- TO BE DONE
Wherever a line below holds the word "frame", copy that line.
————
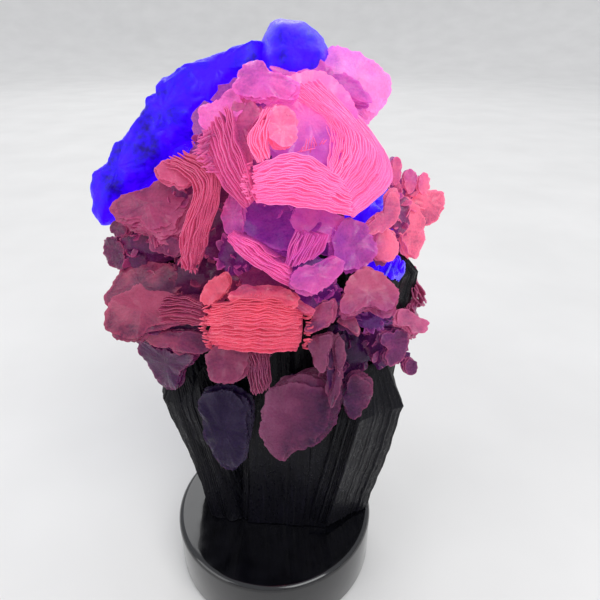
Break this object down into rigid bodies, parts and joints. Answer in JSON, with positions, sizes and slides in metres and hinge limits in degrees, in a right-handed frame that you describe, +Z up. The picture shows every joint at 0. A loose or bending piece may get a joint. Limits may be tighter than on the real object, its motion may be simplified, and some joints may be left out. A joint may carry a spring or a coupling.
{
  "type": "wolframite specimen with calcite and fluorite on a display base",
  "caption": "Fluorescent mineral specimen: a black wolframite mass with pink bladed calcite rosettes and a blue fluorite crust, standing on a round display base.",
  "frame": {"origin": "middle of the specimen's overall box, on the surface that the display base stands on", "axes": "+Z up, -Y towards the viewer of the display side, +X to that viewer's right"},
  "size_m": [0.0706, 0.055, 0.1258],
  "materials": {
    "wolframite": "black, submetallic, with fine striations and cleavage steps",
    "calcite_hot_pink": "thin translucent blades, frosted, glowing hot pink under ultraviolet light",
    "calcite_coral": "thin translucent blades, frosted, glowing coral",
    "calcite_dusky_rose": "frosted blades, dusky rose with a granular face",
    "calcite_mauve": "frosted blades, dark mauve",
    "calcite_violet": "translucent blades and hollows glowing violet",
    "fluorite_blue": "glassy translucent crust glowing electric blue",
    "base_black": "gloss black"
  },
  "bodies": {
    "root": {"wolframite_mass": "wolframite", "calcite_main_rosette": "calcite_hot_pink", "calcite_inner_petal": "calcite_coral", "calcite_left_strand": "calcite_coral", "calcite_crown": "calcite_hot_pink", "calcite_upper_right_petal": "calcite_hot_pink", "calcite_left_strap": "calcite_coral", "calcite_left_plate": "calcite_dusky_rose", "calcite_middle_fan": "calcite_coral", "calcite_second_bowl": "calcite_violet", "calcite_right_disc": "calcite_dusky_rose", "calcite_right_petal": "calcite_dusky_rose", "calcite_leaf_blades": "calcite_mauve", "calcite_hanging_blade": "calcite_mauve", "calcite_lower_leaf": "calcite_mauve", "calcite_lower_left_blade": "calcite_dusky_rose", "calcite_dark_blade": "calcite_mauve", "calcite_right_back_petals": "calcite_coral", "calcite_back_rosette": "calcite_coral", "calcite_back_blades": "calcite_dusky_rose", "calcite_right_side_rosette": "calcite_dusky_rose", "fluorite_lobe": "fluorite_blue", "fluorite_crust": "fluorite_blue", "fluorite_back": "fluorite_blue", "fluorite_window": "fluorite_blue", "display_base": "base_black"}
  },
  "joints": []
}
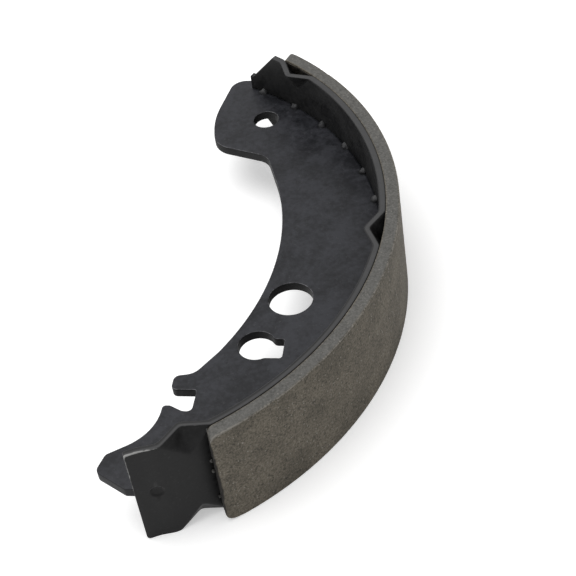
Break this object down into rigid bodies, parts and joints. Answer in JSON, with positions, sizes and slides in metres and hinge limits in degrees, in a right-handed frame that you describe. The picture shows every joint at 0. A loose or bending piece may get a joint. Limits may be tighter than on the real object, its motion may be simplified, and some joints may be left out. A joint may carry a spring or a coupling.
{
  "type": "brake shoe",
  "caption": "Bonded drum brake shoe lying on its side: flat steel web with pivot hole, keyhole and strut notch, dented steel table and friction lining",
  "frame": {"origin": "middle of the hold-down hole, at the web's mid plane. The drum's axis, which is the centre of the lining's arc, is parallel to Z at x -0.0702 m, y 0.0158 m", "axes": "+Z along the drum's axis and up as the shoe lies on its side, +X from the drum's axis to the middle of the lining, +Y towards the end with the pivot hole"},
  "size_m": [0.0756, 0.1776, 0.0346],
  "materials": {
    "painted_steel": "thin satin charcoal paint over steel sheet",
    "friction": "ground moulded friction material with fine pale flecks",
    "adhesive": "cured dark bonding adhesive"
  },
  "bodies": {
    "root": {"web": "painted_steel", "table": "painted_steel", "lining": "friction", "adhesive": "adhesive", "weld_nuggets": "painted_steel"}
  },
  "joints": []
}
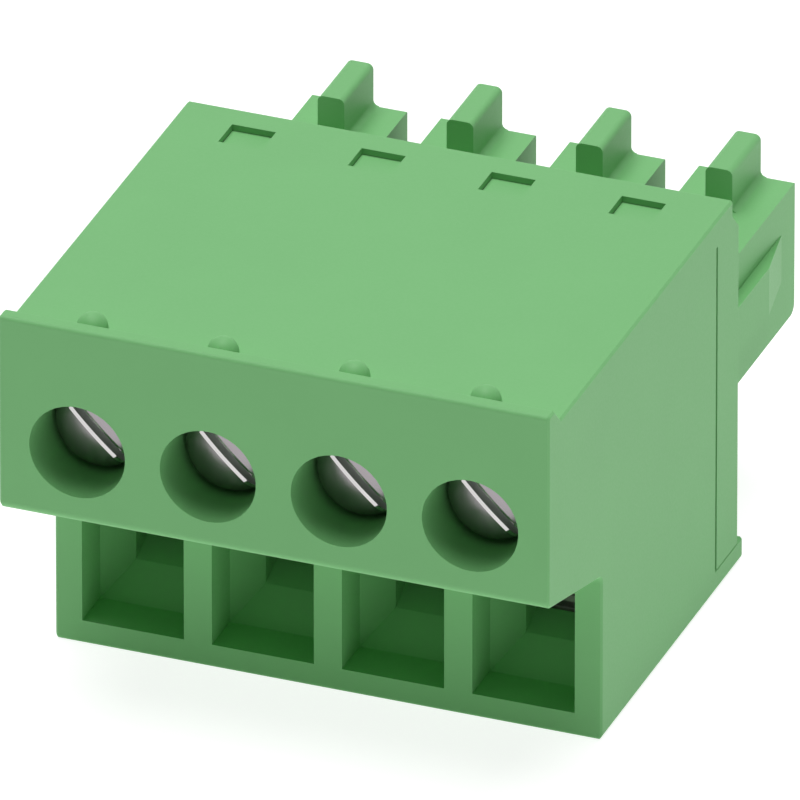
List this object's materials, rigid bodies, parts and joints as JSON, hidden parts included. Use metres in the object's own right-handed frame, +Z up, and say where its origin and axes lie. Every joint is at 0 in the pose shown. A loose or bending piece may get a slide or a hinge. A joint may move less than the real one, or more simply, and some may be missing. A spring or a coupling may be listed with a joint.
{
  "type": "pluggable terminal block",
  "caption": "Green plug-in screw terminal block: front screws above funnel wire entries, a stepped housing with a top lip, and a rear carrier with socket noses and coding ribs.",
  "frame": {"origin": "middle of the bounding box, on the bottom face", "axes": "+X to the right seen from the wire side, +Y from the wire side to the plug noses, +Z up"},
  "size_m": [0.016, 0.0214, 0.0122],
  "materials": {
    "housing_green": "fine moulded satin",
    "carrier_green": "fine moulded satin",
    "screw_steel": "zinc plated",
    "nut_plated": "nickel plated",
    "lever_steel": "zinc plated",
    "contact_tin": "tin plated",
    "spring_steel": "bright spring strip"
  },
  "bodies": {
    "root": {"front_housing": "housing_green", "contact_carrier": "carrier_green", "socket_contact_1": "contact_tin", "over_spring_1": "spring_steel", "socket_contact_2": "contact_tin", "over_spring_2": "spring_steel", "socket_contact_3": "contact_tin", "over_spring_3": "spring_steel", "socket_contact_4": "contact_tin", "over_spring_4": "spring_steel"},
    "clamp_screw_1": {"clamp_screw_1": "screw_steel"},
    "clamp_nut_1": {"clamp_nut_1": "nut_plated"},
    "clamp_lever_1": {"clamp_lever_1": "lever_steel"},
    "clamp_screw_2": {"clamp_screw_2": "screw_steel"},
    "clamp_nut_2": {"clamp_nut_2": "nut_plated"},
    "clamp_lever_2": {"clamp_lever_2": "lever_steel"},
    "clamp_screw_3": {"clamp_screw_3": "screw_steel"},
    "clamp_nut_3": {"clamp_nut_3": "nut_plated"},
    "clamp_lever_3": {"clamp_lever_3": "lever_steel"},
    "clamp_screw_4": {"clamp_screw_4": "screw_steel"},
    "clamp_nut_4": {"clamp_nut_4": "nut_plated"},
    "clamp_lever_4": {"clamp_lever_4": "lever_steel"}
  },
  "joints": [
    {"name": "screw_turn_1", "type": "hinge", "parent": "root", "child": "clamp_screw_1", "pos_m": [-0.00571, -0.00808, 0.00839], "axis": [0, 1, 0], "range_deg": [0, 900.9]},
    {"name": "nut_draw_1", "type": "slide", "parent": "root", "child": "clamp_nut_1", "axis": [0, -1, 0], "range_m": [0, 0.001]},
    {"name": "lever_swing_1", "type": "hinge", "parent": "root", "child": "clamp_lever_1", "pos_m": [-0.00571, -0.0011, 0.0051], "axis": [1, 0, 0], "range_deg": [0, 36.36]},
    {"name": "screw_turn_2", "type": "hinge", "parent": "root", "child": "clamp_screw_2", "pos_m": [-0.00191, -0.00808, 0.00839], "axis": [0, 1, 0], "range_deg": [0, 900.9]},
    {"name": "nut_draw_2", "type": "slide", "parent": "root", "child": "clamp_nut_2", "axis": [0, -1, 0], "range_m": [0, 0.001]},
    {"name": "lever_swing_2", "type": "hinge", "parent": "root", "child": "clamp_lever_2", "pos_m": [-0.00191, -0.0011, 0.0051], "axis": [1, 0, 0], "range_deg": [0, 36.36]},
    {"name": "screw_turn_3", "type": "hinge", "parent": "root", "child": "clamp_screw_3", "pos_m": [0.00191, -0.00808, 0.00839], "axis": [0, 1, 0], "range_deg": [0, 900.9]},
    {"name": "nut_draw_3", "type": "slide", "parent": "root", "child": "clamp_nut_3", "axis": [0, -1, 0], "range_m": [0, 0.001]},
    {"name": "lever_swing_3", "type": "hinge", "parent": "root", "child": "clamp_lever_3", "pos_m": [0.00191, -0.0011, 0.0051], "axis": [1, 0, 0], "range_deg": [0, 36.36]},
    {"name": "screw_turn_4", "type": "hinge", "parent": "root", "child": "clamp_screw_4", "pos_m": [0.00571, -0.00808, 0.00839], "axis": [0, 1, 0], "range_deg": [0, 900.9]},
    {"name": "nut_draw_4", "type": "slide", "parent": "root", "child": "clamp_nut_4", "axis": [0, -1, 0], "range_m": [0, 0.001]},
    {"name": "lever_swing_4", "type": "hinge", "parent": "root", "child": "clamp_lever_4", "pos_m": [0.00571, -0.0011, 0.0051], "axis": [1, 0, 0], "range_deg": [0, 36.36]}
  ],
  "couplings": [
    {"joint": "screw_turn_1", "follows": "nut_draw_1", "rad_per_m": 15708},
    {"joint": "lever_swing_1", "follows": "nut_draw_1", "rad_per_m": 628.32},
    {"joint": "screw_turn_2", "follows": "nut_draw_2", "rad_per_m": 15708},
    {"joint": "lever_swing_2", "follows": "nut_draw_2", "rad_per_m": 628.32},
    {"joint": "screw_turn_3", "follows": "nut_draw_3", "rad_per_m": 15708},
    {"joint": "lever_swing_3", "follows": "nut_draw_3", "rad_per_m": 628.32},
    {"joint": "screw_turn_4", "follows": "nut_draw_4", "rad_per_m": 15708},
    {"joint": "lever_swing_4", "follows": "nut_draw_4", "rad_per_m": 628.32}
  ]
}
————
- FINAL RESULT
Break this object down into rigid bodies, parts and joints. Answer in JSON, with positions, sizes and slides in metres and hinge limits in degrees, in a right-handed frame that you describe, +Z up. The picture shows every joint at 0. A loose or bending piece may get a joint. Limits may be tighter than on the real object, its motion may be simplified, and some joints may be left out. A joint may carry a spring or a coupling.
  "frame": {"origin": "middle of the specimen's overall box, on the surface that the display base stands on", "axes": "+Z up, -Y towards the viewer of the display side, +X to that viewer's right"},
Break this object down into rigid bodies, parts and joints. Answer in JSON, with positions, sizes and slides in metres and hinge limits in degrees, in a right-handed frame that you describe. The picture shows every joint at 0. A loose or bending piece may get a joint. Limits may be tighter than on the real object, its motion may be simplified, and some joints may be left out. A joint may carry a spring or a coupling.
  "frame": {"origin": "middle of the hold-down hole, at the web's mid plane. The drum's axis, which is the centre of the lining's arc, is parallel to Z at x -0.0702 m, y 0.0158 m", "axes": "+Z along the drum's axis and up as the shoe lies on its side, +X from the drum's axis to the middle of the lining, +Y towards the end with the pivot hole"},
List this object's materials, rigid bodies, parts and joints as JSON, hidden parts included. Use metres in the object's own right-handed frame, +Z up, and say where its origin and axes lie. Every joint is at 0 in the pose shown. A loose or bending piece may get a slide or a hinge. A joint may move less than the real one, or more simply, and some may be missing. A spring or a coupling may be listed with a joint.
  "frame": {"origin": "middle of the bounding box, on the bottom face", "axes": "+X to the right seen from the wire side, +Y from the wire side to the plug noses, +Z up"},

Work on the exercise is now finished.